You miss the point ... plenty of evidence exists for the LIA... see below. If you dismiss the LIA because you found some data that contra-indicates it, then logically you must ALSO reject Mann's hypothesis, which is contra-indicated by many many more data points.


on the Little Ice Age (LIA) from NOAA website, there is little controversy that LIA was real and probably global phenomenon, driven by solar activity changes :

http://www.ngdc.noaa.gov/paleo/ctl/resource1000.html


The Little Ice Age (or LIA) refers to a period between 1350 and 1900 when temperatures in the Northern Hemisphere were between 1.0 and 2.0°C cooler than at present. A NASA website that provides details on current research reports that "during the Little Ice Age, access to Greenland was largely cut off by ice from 1410 to the 1720s.
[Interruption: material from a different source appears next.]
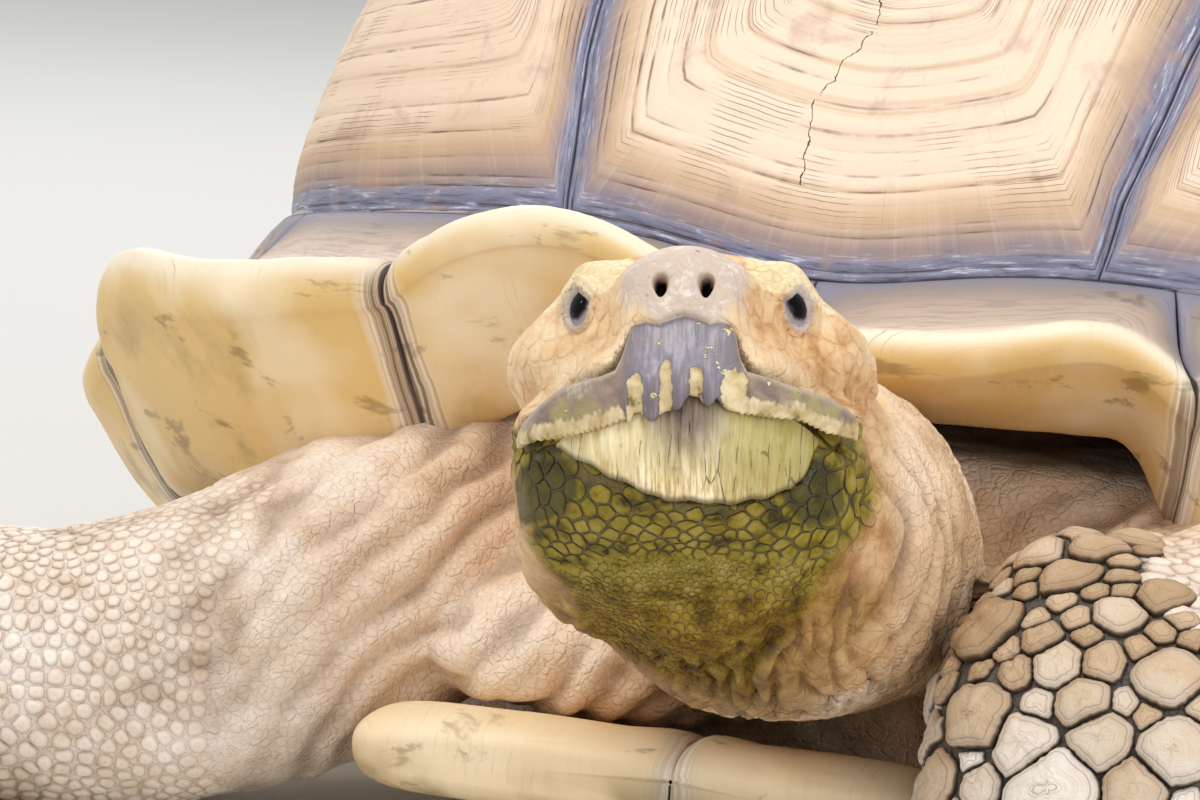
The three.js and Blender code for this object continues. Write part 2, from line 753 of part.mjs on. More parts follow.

At the same time, canals in Holland routinely froze solid, glaciers advanced in the Alps, and sea-ice increased so much that no open water was present in any direction around Iceland in 1695." (See Shindell, 2001).
It is clear that Europe and particularly Iceland and the Alps were hit hard, especially between 1645 and 1715 A.D. during the Maunder Minimum (Eddy, 1983 ), a period of depressed solar activity. There is also recent evidence from ice caps in the South American Andes that temperatures were also cooler in that region as well during much of the period. (Thompson, 1986).